_INSTRUCTIONS FOR THE TASK:_
Below is a block of records. Copy every line in it that contains the word "parts".

_INPUT FOR THIS TASK:_
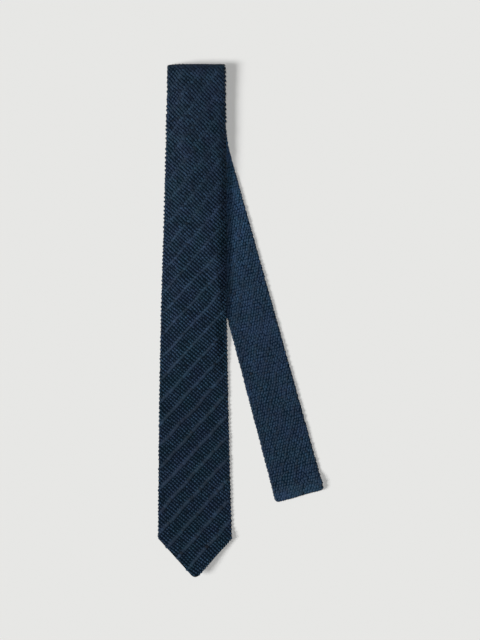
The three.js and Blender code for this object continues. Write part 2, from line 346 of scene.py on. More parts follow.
class Flat:
    """A stretch of a layer that lies flat, from one distance down its course to another."""

    def __init__(self, course, start, stop, face, rows=None, easing=1):
        self.course, self.start, self.stop, self.face = course, start, stop, face
        self.rows = rows or math.ceil(abs(stop - start) / GRID_ROW)
        self.easing = easing

    def down(self, share):
        return self.start + (self.stop - self.start) * share**self.easing

    def length(self, side):
        return abs(self.stop - self.start)

    def here(self, share):
        return self.course.at(self.down(share))

    def around(self, share, lap):
        """The place around the section of a distance over the cloth from its middle."""
        here = self.here(share)
        flat_half = np.maximum(here.half - edge_zone(here, self.course), THINNEST)
        past = np.maximum(np.abs(lap) - flat_half, 0) / edge_lap(self.course)
        return np.clip(lap / flat_half, -1, 1), past * QUARTER

    def put(self, share, place, side, sink):
        down = self.down(share)
        here = self.course.at(down)
        offset, reach = section(here, self.course, place, sink)
        x = here.x + offset * np.cos(here.heading)
        y = here.y + offset * np.sin(here.heading)
        end = roundness(here.to_end - sink, self.course.edge)
        z = self.course.under(x, y, down) + self.course.thick / 2 + side * reach * end
        return ORIGIN + np.stack([x, y, z], -1)


class Turn:
    """A turn from an upper layer into a lower one; towards is +1 at the top folds, -1 at the loop."""

    rows = 14

    def __init__(self, upper, lower, down, towards, face):
        self.upper, self.lower, self.start, self.stop = upper, lower, down, down
        self.towards, self.face = towards, face

    def length(self, side):
        return math.pi * (PITCH / 2 + side * CLOTH / 2 + TURN_ROOM)

    def here(self, share):
        return self.upper.at(np.full_like(share, self.start))

    def around(self, share, lap):
        return Flat(self.upper, self.start, self.stop, self.face, 1).around(share, lap)

    def put(self, share, place, side, sink):
        down = np.full_like(share, self.start)
        ends = []
        for course in (self.upper, self.lower):
            here = course.at(down)
            offset, reach = section(here, course, place, sink)
            x = here.x + offset
            z = course.under(x, here.y, down) + CLOTH / 2
            ends.append((x, z, reach, course.under(here.x, here.y, down)))
        (high_x, high_z, high_reach, high_middle), (low_x, low_z, low_reach, low_middle) = ends
        angle = math.pi * share
        reach = side * lerp(high_reach, low_reach, share)
        radius = (high_z - low_z) / 2
        fuller = lerp(radius, (high_middle - low_middle) / 2, FOLD_FULLNESS)
        x = lerp(high_x, low_x, share)
        y = self.towards * (fuller + reach) * np.sin(angle) - down
        z = (high_z + low_z) / 2 + (radius + reach) * np.cos(angle)
        return ORIGIN + np.stack([x, y, z], -1)


TIP_ROWS = 26
TIP_EASING = 2  # the rows come closer together towards the tip
END_ROWS = 20
FROM_END = 0.001  # the first row of stitches from the tip and from the square end
JOIN_DOWN = LOOP_DOWN - NECK_JOIN_UP

FRONT_ROUTE = (
    Flat(BLADE, BLADE_LENGTH, SHOULDERS_DOWN, 1, rows=TIP_ROWS, easing=TIP_EASING),
    Flat(BLADE, SHOULDERS_DOWN, TURN_REACH, 1),
    Turn(BLADE, TUCK, TURN_REACH, 1, 1),
    Flat(TUCK, TURN_REACH, JOIN_DOWN, -1),
)
FRONT_STITCHES = (Flat(BLADE, BLADE_LENGTH - FROM_END, TURN_REACH, 1), *FRONT_ROUTE[2:])
NECK_ROUTE = (
    Flat(TUCK, JOIN_DOWN + JOIN_GAP, LOOP_DOWN, -1),
    Turn(TUCK, BACK, LOOP_DOWN, -1, -1),
    Flat(BACK, LOOP_DOWN, TAIL_JOIN_DOWN + JOIN_GAP, 1),
)
TAIL_ROUTE = (
    Flat(BACK, TAIL_JOIN_DOWN, LOWER_FOLD_DOWN, 1),
    Turn(BACK, TAIL, LOWER_FOLD_DOWN, 1, 1),
    Flat(TAIL, LOWER_FOLD_DOWN, TAIL_LENGTH - SIDE_DRAPE, -1),
    Flat(TAIL, TAIL_LENGTH - SIDE_DRAPE, TAIL_LENGTH, -1, rows=END_ROWS),
)
TAIL_STITCHES = (*TAIL_ROUTE[:2], Flat(TAIL, LOWER_FOLD_DOWN, TAIL_LENGTH - FROM_END, -1))
FLAP_ROUTES = {
    "point_flap_left": (Flat(FLAP_LEFT, FLAP_END, SHOULDERS_DOWN, 1),),
    "point_flap_right": (Flat(FLAP_RIGHT, FLAP_END, SHOULDERS_DOWN, 1),),
}
HEM_ROUTE = (Flat(HEM, TAIL_LENGTH - TAIL_HEM, TAIL_LENGTH - FLAP_INSET, 1),)


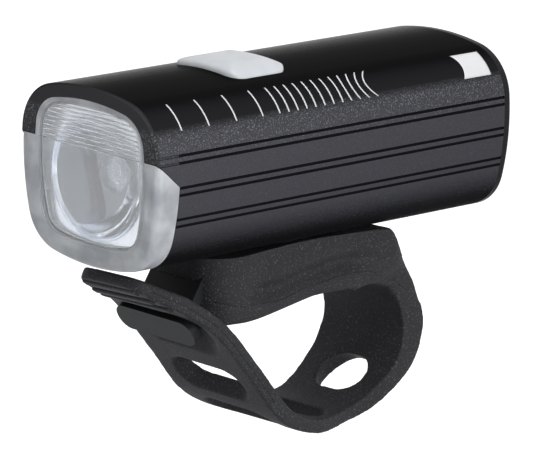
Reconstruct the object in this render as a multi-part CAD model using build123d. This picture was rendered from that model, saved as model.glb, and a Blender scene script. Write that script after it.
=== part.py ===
from build123d import *
import math
import os

os.makedirs("parts", exist_ok=True)

# A bicycle headlight on a rubber handlebar strap, in millimetres and degrees.
# The origin is the handlebar's centre, inside the strap's loop.
# X runs along the bar, -Y is the way the beam points, +Z is up.

# Driving sizes of the whole
bar_radius = 11.1  # a 22.2 mm handlebar
saddle_rise = 10.9  # rubber between the bar and the light
body_ahead = 16.8  # the light's middle ahead of the bar
body_length = 96.3
body_width = 38.4
body_height = 35.0
widest_share = 0.5743  # height of the widest place above the underside, as a share of the whole
crown_radius = 54.3
shoulder_radius = 10.4
flank_radius = 51.0
bilge_radius = 9.3
belly_radius = 51.8
front_rake = 2.4  # the face leans forward at its top
rear_rake = 0.9

# Clearances and overruns
fit = 0.1  # between pieces that are fixed together
running = 0.05  # radial, between pieces that turn or slide
soft_gap = 0.3  # round rubber that moves
overrun = 5.0  # cuts run this far past what they cut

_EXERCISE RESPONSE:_
The three.js and Blender code for this object continues. Write part 2, from line 346 of scene.py on. More parts follow.
os.makedirs("parts", exist_ok=True)